The entire listing is to be repeated verbatim.
——————————
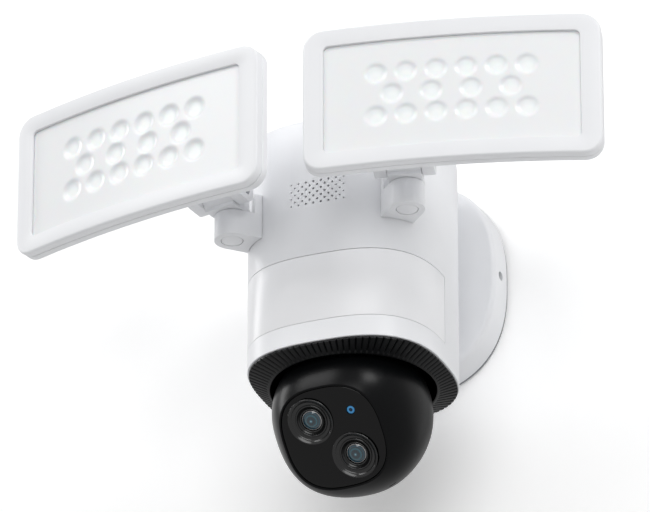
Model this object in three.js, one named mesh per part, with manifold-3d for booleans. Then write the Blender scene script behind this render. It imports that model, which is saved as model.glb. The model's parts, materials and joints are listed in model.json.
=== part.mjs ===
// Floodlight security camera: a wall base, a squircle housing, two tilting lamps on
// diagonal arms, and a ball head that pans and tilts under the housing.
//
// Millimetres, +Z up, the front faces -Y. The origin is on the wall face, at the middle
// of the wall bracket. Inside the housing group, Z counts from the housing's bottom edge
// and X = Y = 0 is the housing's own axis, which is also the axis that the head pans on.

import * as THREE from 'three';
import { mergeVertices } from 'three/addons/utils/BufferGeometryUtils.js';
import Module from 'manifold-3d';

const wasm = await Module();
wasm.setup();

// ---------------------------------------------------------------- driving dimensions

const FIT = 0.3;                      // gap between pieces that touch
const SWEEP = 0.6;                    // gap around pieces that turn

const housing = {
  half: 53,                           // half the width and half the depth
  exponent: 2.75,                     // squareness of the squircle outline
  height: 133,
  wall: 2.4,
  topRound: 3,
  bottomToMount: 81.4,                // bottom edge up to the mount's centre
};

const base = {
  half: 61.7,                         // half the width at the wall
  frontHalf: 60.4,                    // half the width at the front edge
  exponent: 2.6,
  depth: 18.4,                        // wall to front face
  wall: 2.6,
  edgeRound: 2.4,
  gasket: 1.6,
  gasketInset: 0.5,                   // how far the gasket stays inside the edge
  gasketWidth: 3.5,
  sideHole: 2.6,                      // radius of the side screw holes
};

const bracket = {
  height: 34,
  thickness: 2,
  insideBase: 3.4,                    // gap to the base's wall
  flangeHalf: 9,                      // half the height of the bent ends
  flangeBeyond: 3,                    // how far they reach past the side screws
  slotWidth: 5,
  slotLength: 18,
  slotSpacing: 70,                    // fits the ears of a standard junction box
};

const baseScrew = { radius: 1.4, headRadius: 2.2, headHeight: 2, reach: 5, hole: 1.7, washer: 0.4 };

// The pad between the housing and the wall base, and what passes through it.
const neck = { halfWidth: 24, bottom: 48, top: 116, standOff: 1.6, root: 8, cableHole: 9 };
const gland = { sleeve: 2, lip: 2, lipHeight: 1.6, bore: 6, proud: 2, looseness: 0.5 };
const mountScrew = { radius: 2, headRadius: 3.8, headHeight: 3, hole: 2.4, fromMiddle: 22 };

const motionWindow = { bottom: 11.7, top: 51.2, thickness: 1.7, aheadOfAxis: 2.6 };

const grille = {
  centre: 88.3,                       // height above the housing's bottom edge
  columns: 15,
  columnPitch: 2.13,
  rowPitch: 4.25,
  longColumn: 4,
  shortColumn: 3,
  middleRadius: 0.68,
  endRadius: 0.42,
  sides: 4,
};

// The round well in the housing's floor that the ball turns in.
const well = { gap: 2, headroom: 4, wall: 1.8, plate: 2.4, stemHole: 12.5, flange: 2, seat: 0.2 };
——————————
• Finished exercise:
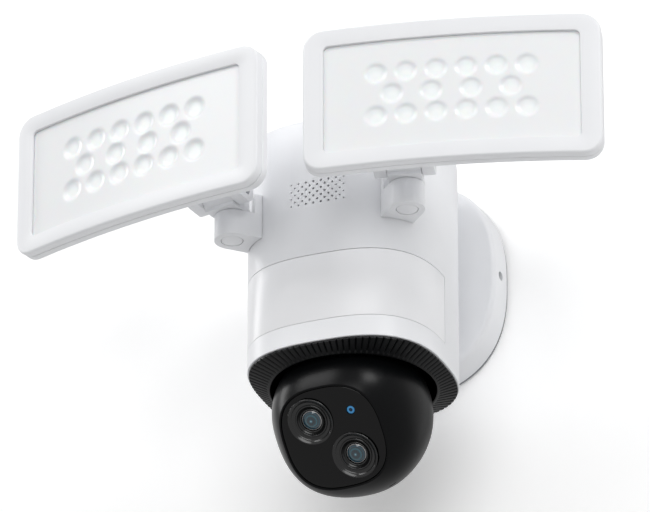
Model this object in three.js, one named mesh per part, with manifold-3d for booleans. Then write the Blender scene script behind this render. It imports that model, which is saved as model.glb. The model's parts, materials and joints are listed in model.json.
=== part.mjs ===
// Floodlight security camera: a wall base, a squircle housing, two tilting lamps on
// diagonal arms, and a ball head that pans and tilts under the housing.
//
// Millimetres, +Z up, the front faces -Y. The origin is on the wall face, at the middle
// of the wall bracket. Inside the housing group, Z counts from the housing's bottom edge
// and X = Y = 0 is the housing's own axis, which is also the axis that the head pans on.

import * as THREE from 'three';
import { mergeVertices } from 'three/addons/utils/BufferGeometryUtils.js';
import Module from 'manifold-3d';

const wasm = await Module();
wasm.setup();

// ---------------------------------------------------------------- driving dimensions

const FIT = 0.3;                      // gap between pieces that touch
const SWEEP = 0.6;                    // gap around pieces that turn

const housing = {
  half: 53,                           // half the width and half the depth
  exponent: 2.75,                     // squareness of the squircle outline
  height: 133,
  wall: 2.4,
  topRound: 3,
  bottomToMount: 81.4,                // bottom edge up to the mount's centre
};

const base = {
  half: 61.7,                         // half the width at the wall
  frontHalf: 60.4,                    // half the width at the front edge
  exponent: 2.6,
  depth: 18.4,                        // wall to front face
  wall: 2.6,
  edgeRound: 2.4,
  gasket: 1.6,
  gasketInset: 0.5,                   // how far the gasket stays inside the edge
  gasketWidth: 3.5,
  sideHole: 2.6,                      // radius of the side screw holes
};

const bracket = {
  height: 34,
  thickness: 2,
  insideBase: 3.4,                    // gap to the base's wall
  flangeHalf: 9,                      // half the height of the bent ends
  flangeBeyond: 3,                    // how far they reach past the side screws
  slotWidth: 5,
  slotLength: 18,
  slotSpacing: 70,                    // fits the ears of a standard junction box
};

const baseScrew = { radius: 1.4, headRadius: 2.2, headHeight: 2, reach: 5, hole: 1.7, washer: 0.4 };

// The pad between the housing and the wall base, and what passes through it.
const neck = { halfWidth: 24, bottom: 48, top: 116, standOff: 1.6, root: 8, cableHole: 9 };
const gland = { sleeve: 2, lip: 2, lipHeight: 1.6, bore: 6, proud: 2, looseness: 0.5 };
const mountScrew = { radius: 2, headRadius: 3.8, headHeight: 3, hole: 2.4, fromMiddle: 22 };

const motionWindow = { bottom: 11.7, top: 51.2, thickness: 1.7, aheadOfAxis: 2.6 };

const grille = {
  centre: 88.3,                       // height above the housing's bottom edge
  columns: 15,
  columnPitch: 2.13,
  rowPitch: 4.25,
  longColumn: 4,
  shortColumn: 3,
  middleRadius: 0.68,
  endRadius: 0.42,
  sides: 4,
};

// The round well in the housing's floor that the ball turns in.
const well = { gap: 2, headroom: 4, wall: 1.8, plate: 2.4, stemHole: 12.5, flange: 2, seat: 0.2 };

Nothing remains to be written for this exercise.